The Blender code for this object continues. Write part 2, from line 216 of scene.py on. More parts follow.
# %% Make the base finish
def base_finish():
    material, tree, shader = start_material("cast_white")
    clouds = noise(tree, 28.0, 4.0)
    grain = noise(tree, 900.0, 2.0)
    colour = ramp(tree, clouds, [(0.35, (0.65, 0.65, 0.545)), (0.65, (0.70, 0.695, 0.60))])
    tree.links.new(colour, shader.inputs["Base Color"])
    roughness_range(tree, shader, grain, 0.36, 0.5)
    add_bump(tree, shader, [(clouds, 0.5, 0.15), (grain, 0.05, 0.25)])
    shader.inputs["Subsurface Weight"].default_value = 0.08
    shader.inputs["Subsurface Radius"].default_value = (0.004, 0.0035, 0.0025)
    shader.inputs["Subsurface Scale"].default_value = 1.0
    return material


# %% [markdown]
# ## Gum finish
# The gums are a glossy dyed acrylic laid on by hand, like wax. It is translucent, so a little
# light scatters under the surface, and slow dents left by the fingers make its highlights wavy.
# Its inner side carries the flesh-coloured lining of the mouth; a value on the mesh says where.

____

Lines from the beginning of the data above through the line containing "return material" are to be returned exactly, and no others.

The Blender code for this object continues. Write part 2, from line 216 of scene.py on. More parts follow.
# %% Make the base finish
def base_finish():
    material, tree, shader = start_material("cast_white")
    clouds = noise(tree, 28.0, 4.0)
    grain = noise(tree, 900.0, 2.0)
    colour = ramp(tree, clouds, [(0.35, (0.65, 0.65, 0.545)), (0.65, (0.70, 0.695, 0.60))])
    tree.links.new(colour, shader.inputs["Base Color"])
    roughness_range(tree, shader, grain, 0.36, 0.5)
    add_bump(tree, shader, [(clouds, 0.5, 0.15), (grain, 0.05, 0.25)])
    shader.inputs["Subsurface Weight"].default_value = 0.08
    shader.inputs["Subsurface Radius"].default_value = (0.004, 0.0035, 0.0025)
    shader.inputs["Subsurface Scale"].default_value = 1.0
    return material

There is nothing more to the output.